Food and Creative Placemaking Workshop
Saturday marked the first workshop held by Boundaries and Bridges to promote collaboration, networking, and education about the uses of Creative Placemaking and opportunities made possible by incorporating the arts to promote a sustainable community; this particular workshop focusing on the use and importance of food specifically. Sixteen participants attended this event, that all either are or have been working individually or collaboratively on many different projects, businesses, and community building ideas for the city of Chester. Lead by the Boundaries and Bridges co-chairs, Dean Sharon Meagher and Devon Walls, the first of a series of Creative Placemaking workshops began at 9:00am and ended at 5:00pm. The day included first getting to know each other with fun icebreakers. The group was then addressed by Judy Wicks: owner and entrepreneur of Philadelphia’s “White Dog Café”, “The Black Cat Café” and author of the Nautilus Book Award winning, Good Morning, Beautiful Business. By sharing her own journey and experience, Wicks showed the importance of the arts and cultural industry in every community to provide sustainability, growth both economically and individually, and long term benefits for every community that comes together using the arts. She shared both the challenges and successes that she has encountered throughout her work as a community leader and activist, which allowed every individual present at the workshop to identify, relate, and share their own work, experiences, challenges and successes with each other.

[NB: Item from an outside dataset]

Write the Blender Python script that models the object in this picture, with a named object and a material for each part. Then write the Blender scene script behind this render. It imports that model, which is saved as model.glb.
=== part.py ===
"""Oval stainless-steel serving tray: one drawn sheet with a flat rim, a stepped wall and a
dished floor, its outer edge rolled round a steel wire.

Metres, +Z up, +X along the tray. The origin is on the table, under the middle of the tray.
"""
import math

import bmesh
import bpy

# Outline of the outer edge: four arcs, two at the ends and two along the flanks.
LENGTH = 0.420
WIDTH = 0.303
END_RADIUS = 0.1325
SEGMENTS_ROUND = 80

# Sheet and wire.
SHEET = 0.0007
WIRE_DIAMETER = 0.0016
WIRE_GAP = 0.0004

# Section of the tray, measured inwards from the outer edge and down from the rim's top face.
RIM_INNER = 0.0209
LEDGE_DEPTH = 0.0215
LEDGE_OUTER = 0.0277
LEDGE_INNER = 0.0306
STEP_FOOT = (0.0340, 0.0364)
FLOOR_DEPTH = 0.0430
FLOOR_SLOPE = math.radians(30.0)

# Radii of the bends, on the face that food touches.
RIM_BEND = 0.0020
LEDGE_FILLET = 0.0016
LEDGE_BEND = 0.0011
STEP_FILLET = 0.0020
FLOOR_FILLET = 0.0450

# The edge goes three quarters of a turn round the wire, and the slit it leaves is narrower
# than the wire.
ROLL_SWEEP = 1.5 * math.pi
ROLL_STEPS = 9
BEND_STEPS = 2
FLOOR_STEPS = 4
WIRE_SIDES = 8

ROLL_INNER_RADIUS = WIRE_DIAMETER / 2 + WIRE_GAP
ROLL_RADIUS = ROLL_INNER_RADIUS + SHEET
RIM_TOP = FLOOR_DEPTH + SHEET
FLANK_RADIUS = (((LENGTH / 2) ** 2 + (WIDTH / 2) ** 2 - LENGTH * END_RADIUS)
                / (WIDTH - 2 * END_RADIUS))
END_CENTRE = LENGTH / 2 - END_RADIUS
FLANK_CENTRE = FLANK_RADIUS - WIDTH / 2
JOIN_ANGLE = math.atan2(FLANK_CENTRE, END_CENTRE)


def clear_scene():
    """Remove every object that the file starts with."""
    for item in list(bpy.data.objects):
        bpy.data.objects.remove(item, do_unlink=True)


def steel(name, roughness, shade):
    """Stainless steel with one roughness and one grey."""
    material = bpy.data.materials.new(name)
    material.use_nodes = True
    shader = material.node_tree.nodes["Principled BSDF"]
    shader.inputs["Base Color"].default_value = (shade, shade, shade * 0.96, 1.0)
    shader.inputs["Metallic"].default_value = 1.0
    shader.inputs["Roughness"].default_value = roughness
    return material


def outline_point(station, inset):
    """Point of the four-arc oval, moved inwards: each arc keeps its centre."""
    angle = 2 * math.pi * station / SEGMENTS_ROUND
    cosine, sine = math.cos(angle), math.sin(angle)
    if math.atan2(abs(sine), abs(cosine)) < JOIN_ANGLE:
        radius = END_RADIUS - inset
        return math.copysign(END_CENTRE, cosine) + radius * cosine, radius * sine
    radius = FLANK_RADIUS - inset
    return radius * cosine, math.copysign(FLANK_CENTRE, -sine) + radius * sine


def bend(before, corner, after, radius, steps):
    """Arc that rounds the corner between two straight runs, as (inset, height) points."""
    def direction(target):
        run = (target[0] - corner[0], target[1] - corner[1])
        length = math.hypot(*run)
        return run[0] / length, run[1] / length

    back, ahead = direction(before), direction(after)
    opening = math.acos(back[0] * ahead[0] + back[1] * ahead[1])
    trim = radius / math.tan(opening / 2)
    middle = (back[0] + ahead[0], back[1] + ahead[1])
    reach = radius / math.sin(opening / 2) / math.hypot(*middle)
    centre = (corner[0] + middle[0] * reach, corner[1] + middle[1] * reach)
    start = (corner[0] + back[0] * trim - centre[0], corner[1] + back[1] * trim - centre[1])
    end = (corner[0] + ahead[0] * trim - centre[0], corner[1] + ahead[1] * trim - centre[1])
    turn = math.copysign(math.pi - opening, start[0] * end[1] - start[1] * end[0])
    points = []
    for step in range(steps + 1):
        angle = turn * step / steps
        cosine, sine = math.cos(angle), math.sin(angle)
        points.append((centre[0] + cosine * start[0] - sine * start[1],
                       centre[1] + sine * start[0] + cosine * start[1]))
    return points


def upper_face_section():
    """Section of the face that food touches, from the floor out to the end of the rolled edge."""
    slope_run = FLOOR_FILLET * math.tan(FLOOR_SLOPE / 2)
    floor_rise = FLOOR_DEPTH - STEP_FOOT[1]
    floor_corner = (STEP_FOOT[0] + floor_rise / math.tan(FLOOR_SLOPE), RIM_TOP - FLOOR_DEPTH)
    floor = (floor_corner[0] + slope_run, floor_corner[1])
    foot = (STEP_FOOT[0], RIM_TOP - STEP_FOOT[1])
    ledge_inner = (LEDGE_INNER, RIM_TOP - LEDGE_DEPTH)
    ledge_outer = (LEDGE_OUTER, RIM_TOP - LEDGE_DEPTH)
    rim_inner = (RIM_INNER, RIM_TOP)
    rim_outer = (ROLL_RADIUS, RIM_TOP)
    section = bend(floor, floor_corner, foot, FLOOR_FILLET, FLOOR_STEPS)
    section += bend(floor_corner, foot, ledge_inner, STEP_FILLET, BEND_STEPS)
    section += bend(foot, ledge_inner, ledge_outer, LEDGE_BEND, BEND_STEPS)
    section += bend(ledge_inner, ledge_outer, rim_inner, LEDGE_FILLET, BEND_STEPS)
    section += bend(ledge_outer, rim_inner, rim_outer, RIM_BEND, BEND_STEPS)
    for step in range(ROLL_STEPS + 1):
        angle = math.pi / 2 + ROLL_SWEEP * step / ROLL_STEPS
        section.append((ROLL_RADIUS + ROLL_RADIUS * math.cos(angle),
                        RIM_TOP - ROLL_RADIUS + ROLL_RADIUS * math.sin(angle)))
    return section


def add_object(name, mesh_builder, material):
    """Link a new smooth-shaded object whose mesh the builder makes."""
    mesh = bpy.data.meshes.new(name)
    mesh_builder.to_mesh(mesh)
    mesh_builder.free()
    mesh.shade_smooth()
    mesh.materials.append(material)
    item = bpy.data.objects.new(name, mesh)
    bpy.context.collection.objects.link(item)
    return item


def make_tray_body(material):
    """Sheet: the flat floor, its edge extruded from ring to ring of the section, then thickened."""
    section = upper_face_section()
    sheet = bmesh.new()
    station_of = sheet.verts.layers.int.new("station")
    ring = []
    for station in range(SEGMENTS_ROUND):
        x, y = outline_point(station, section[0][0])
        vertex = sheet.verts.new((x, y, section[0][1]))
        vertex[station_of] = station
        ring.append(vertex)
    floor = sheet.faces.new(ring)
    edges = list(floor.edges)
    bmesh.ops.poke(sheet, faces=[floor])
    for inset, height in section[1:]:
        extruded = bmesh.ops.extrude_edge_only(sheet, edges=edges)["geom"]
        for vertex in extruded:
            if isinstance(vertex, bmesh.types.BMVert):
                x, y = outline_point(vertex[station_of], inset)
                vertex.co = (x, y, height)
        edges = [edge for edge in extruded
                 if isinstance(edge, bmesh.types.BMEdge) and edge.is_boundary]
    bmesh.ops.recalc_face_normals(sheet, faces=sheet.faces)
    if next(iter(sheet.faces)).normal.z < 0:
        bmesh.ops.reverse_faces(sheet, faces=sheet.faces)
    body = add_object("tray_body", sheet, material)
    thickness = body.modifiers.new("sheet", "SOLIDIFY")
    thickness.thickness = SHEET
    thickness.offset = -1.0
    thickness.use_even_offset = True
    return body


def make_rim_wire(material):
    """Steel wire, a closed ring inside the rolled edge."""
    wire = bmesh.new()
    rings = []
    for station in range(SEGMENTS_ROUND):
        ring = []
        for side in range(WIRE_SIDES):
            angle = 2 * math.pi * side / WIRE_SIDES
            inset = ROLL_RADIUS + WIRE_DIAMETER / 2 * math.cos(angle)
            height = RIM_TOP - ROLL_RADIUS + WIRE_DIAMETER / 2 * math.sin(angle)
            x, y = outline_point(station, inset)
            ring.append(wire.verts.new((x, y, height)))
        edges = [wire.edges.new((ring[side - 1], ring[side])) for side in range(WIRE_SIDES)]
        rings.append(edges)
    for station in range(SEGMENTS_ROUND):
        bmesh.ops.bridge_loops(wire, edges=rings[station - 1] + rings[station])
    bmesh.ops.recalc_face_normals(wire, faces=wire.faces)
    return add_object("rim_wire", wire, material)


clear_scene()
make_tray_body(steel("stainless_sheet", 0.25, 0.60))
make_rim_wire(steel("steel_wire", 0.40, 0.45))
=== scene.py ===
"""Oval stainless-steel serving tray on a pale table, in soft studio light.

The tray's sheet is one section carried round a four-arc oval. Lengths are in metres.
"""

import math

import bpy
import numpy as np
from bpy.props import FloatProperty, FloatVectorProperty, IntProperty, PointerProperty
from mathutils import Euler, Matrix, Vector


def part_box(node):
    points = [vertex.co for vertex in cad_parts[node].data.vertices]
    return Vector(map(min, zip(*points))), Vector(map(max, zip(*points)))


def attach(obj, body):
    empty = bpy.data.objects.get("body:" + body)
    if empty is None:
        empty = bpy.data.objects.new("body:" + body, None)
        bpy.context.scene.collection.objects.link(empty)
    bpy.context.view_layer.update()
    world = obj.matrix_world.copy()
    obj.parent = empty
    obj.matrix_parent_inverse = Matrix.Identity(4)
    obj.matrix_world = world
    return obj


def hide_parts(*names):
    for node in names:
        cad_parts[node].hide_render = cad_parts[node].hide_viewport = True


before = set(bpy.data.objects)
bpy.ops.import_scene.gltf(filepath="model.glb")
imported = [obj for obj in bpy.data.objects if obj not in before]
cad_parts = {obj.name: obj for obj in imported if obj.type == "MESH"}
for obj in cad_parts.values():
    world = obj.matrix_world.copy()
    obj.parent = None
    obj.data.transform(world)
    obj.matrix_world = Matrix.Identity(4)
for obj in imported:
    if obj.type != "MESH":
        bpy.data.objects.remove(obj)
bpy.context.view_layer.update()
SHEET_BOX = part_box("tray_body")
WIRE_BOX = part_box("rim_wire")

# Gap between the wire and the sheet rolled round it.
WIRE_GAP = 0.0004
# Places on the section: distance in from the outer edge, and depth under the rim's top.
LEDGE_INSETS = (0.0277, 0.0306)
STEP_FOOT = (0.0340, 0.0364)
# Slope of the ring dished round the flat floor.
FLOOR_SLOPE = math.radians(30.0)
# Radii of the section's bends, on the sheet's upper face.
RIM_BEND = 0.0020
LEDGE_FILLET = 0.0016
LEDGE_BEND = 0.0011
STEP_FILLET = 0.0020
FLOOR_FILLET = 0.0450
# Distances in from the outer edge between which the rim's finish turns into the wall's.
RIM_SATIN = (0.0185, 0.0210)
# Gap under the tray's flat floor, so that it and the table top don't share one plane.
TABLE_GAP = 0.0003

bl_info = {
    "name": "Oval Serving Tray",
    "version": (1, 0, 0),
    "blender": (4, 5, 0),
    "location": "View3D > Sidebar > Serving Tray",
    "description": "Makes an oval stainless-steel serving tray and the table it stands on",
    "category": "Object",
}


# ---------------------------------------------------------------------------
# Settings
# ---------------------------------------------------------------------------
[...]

During the lunch round table discussion each person was asked to share their experiences, hopes, and needs for the community and city of Chester. Fresh, local, and organic salmon and shrimp sandwiches, blue cheese pasta salad, and cream cheese and fresh fruit desserts were provided by Abu, owner of Chester restaurant and catering company: “Abu the Juice Man”, (located at 510 Avenue of the States, Chester, Pennsylvania). There were some moments where difficult topics needed to be addressed by individuals of differing backgrounds and perspectives. Yet this event allowed a safe, open, and productive way to have those conversations. Each one of us has lived an individual life, had both positive and negative experiences, and is continually growing within ourselves and with others. Yet when we come together, discuss the positive and the negative that we either have experienced alone, or together; it’s possible to see where we are alike, and to better understand how our differences are assets, rather than negatives. No one wants boundaries: we all want bridges. We all have similar goals, similar desires, and similar hopes for the future. Every person in that room was there because they have a desire to use their own talents, gifts, and abilities for the benefit of our community of Chester, Pennsylvania.

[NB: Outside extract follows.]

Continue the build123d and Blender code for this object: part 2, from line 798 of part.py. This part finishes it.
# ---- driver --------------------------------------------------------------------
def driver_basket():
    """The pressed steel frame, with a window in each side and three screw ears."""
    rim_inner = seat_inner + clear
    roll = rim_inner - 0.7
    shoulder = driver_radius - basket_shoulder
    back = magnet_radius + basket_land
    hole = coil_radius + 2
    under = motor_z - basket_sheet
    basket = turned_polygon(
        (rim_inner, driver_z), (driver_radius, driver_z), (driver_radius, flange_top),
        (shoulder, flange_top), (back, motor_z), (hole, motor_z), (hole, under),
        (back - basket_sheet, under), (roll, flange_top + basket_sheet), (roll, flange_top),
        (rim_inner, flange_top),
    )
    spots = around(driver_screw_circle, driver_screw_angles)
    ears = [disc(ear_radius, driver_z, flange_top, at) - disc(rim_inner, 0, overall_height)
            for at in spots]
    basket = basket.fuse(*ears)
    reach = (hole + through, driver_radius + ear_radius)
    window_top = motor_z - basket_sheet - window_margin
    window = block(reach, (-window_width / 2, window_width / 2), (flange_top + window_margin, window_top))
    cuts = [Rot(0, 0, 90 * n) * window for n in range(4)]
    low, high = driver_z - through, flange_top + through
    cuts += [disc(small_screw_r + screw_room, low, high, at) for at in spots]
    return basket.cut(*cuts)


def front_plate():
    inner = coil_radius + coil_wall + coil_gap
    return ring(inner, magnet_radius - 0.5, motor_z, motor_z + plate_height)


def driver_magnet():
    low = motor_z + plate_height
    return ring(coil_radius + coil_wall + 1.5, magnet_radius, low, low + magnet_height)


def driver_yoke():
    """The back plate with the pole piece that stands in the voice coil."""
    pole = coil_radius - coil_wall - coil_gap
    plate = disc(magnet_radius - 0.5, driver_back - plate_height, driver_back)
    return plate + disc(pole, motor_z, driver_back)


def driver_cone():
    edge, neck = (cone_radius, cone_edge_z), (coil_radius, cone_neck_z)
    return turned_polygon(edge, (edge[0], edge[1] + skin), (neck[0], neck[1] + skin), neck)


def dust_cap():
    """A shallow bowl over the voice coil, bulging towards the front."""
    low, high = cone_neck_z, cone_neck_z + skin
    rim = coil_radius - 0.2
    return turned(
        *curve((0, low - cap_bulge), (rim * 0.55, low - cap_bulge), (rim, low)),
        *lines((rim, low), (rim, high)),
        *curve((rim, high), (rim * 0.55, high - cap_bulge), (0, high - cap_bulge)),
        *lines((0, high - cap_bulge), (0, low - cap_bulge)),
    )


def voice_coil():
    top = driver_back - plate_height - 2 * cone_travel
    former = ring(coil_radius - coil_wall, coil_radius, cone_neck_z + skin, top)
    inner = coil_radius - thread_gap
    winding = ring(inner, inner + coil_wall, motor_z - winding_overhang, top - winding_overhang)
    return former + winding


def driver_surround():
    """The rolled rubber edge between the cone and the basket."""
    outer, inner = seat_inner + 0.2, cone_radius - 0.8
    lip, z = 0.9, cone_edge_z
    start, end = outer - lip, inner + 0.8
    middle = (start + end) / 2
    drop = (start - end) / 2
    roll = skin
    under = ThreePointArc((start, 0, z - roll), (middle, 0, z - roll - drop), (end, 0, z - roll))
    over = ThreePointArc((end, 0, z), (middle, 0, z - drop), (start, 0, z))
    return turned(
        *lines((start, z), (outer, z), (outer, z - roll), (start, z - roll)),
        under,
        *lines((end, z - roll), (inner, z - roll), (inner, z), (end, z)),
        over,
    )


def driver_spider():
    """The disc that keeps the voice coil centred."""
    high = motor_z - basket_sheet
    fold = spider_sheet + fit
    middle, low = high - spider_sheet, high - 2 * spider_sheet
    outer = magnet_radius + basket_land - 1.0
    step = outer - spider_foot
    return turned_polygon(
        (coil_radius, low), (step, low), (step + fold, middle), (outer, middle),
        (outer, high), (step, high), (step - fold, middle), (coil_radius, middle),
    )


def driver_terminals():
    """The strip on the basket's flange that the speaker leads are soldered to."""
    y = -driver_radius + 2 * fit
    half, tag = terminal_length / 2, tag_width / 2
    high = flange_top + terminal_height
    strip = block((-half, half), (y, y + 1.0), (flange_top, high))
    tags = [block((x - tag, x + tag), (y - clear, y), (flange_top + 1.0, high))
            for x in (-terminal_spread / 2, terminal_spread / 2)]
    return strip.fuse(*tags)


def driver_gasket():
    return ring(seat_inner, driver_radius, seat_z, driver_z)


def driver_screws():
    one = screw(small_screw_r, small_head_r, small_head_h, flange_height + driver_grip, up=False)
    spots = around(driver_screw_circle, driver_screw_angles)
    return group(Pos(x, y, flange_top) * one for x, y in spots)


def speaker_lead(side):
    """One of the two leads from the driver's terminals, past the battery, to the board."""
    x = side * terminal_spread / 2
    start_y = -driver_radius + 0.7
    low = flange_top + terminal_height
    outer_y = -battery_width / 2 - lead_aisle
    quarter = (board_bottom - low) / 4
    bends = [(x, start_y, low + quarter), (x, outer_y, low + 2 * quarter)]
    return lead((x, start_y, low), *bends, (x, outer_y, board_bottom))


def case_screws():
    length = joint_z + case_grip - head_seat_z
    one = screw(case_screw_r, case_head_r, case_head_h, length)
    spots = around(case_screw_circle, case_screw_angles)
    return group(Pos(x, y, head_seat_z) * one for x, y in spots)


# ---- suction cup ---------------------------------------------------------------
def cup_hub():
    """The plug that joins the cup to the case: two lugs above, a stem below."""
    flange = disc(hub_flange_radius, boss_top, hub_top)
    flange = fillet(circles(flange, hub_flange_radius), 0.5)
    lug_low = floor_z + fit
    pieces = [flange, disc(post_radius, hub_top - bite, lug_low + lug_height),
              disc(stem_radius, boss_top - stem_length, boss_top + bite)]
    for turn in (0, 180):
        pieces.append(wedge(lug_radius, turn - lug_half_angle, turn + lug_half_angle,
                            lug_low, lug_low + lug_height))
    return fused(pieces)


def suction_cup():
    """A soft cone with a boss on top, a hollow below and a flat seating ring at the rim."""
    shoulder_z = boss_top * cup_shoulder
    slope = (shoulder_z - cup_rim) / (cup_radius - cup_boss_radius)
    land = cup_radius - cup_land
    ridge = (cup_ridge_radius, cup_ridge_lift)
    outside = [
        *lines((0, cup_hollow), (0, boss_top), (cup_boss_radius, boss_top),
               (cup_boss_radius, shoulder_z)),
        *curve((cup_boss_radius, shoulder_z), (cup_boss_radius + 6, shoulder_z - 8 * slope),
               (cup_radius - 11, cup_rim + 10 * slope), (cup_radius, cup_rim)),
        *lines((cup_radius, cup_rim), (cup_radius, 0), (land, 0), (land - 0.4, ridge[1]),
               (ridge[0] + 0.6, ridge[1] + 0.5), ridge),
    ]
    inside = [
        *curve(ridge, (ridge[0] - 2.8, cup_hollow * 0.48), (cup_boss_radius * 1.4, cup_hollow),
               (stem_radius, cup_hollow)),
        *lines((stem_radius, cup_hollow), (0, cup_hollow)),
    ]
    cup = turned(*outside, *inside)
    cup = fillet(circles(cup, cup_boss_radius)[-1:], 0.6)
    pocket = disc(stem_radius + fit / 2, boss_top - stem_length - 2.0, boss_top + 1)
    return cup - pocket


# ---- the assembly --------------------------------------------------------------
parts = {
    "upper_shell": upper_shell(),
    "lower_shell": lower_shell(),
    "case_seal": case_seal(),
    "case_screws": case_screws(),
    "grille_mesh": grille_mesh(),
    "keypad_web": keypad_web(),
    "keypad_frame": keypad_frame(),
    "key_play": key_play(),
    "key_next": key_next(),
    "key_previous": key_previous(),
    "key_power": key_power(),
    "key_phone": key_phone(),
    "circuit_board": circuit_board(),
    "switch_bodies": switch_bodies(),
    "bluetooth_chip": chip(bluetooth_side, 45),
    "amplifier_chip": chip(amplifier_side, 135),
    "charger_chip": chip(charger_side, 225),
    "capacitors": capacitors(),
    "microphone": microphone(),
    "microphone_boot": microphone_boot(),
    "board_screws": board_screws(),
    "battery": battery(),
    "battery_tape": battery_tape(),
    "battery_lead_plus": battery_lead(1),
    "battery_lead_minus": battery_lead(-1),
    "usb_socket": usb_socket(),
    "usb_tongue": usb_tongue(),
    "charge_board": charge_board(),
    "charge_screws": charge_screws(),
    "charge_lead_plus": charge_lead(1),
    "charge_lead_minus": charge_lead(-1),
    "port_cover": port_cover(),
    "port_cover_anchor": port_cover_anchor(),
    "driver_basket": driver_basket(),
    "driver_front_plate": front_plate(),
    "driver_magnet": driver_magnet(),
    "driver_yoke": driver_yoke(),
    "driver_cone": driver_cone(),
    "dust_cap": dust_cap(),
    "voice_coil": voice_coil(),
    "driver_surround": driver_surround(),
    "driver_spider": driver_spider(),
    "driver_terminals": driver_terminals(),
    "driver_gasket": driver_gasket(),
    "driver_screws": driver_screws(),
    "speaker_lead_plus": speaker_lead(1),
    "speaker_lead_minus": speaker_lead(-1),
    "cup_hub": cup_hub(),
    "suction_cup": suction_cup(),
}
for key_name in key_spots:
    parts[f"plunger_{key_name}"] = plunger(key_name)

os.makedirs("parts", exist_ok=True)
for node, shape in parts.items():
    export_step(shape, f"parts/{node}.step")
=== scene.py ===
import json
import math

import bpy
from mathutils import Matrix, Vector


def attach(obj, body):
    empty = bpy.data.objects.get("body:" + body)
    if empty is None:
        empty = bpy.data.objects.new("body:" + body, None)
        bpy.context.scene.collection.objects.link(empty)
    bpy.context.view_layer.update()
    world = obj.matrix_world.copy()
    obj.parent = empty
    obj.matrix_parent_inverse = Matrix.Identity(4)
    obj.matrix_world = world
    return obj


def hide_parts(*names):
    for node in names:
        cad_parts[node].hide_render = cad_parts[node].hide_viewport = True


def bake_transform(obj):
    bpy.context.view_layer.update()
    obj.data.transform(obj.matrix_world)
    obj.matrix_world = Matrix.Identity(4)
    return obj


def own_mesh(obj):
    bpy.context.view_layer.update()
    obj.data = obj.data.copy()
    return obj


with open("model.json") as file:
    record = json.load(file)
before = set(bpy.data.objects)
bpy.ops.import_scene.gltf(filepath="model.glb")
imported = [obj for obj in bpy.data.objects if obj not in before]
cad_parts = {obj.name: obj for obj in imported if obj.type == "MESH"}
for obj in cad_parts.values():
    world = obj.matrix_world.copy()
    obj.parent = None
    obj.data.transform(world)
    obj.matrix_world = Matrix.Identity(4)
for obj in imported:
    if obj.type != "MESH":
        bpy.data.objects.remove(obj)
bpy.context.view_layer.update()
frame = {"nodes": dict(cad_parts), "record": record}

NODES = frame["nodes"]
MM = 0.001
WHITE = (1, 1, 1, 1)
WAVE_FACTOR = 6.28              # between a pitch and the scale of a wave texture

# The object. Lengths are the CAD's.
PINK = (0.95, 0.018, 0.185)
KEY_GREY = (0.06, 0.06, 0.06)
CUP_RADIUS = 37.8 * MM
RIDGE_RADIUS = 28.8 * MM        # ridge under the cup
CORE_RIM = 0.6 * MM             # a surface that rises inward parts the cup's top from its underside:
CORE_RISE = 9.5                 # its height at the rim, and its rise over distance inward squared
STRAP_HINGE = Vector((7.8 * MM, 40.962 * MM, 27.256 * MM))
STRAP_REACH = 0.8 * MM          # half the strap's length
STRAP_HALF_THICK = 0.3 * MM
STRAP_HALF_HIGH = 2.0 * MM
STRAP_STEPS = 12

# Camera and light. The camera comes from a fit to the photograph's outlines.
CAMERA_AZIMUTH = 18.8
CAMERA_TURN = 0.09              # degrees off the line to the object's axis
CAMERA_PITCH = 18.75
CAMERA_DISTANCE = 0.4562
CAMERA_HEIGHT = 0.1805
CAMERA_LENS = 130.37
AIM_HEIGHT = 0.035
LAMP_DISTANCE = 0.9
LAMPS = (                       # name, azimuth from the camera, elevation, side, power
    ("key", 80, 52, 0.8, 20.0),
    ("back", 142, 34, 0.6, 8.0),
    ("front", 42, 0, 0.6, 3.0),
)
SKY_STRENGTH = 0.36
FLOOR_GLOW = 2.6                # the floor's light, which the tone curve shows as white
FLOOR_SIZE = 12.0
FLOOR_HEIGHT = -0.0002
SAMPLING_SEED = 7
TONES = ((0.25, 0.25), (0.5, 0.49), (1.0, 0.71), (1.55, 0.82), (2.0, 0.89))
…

This workshop embodied the importance of working together as a group, and as one community. At the end of the day, each participant was asked to put up anonymous posts of their personal take away from this experience. Every post radiated hope, positivity, and inspiration to move forward with not only original projects that were in process when the day began; but for new projects and ideas strengthened by learning what others are working on, finding commonalities in each other’s work, and seeing ways that we can all work together as a community; to succeed as one, instead of many separated parts.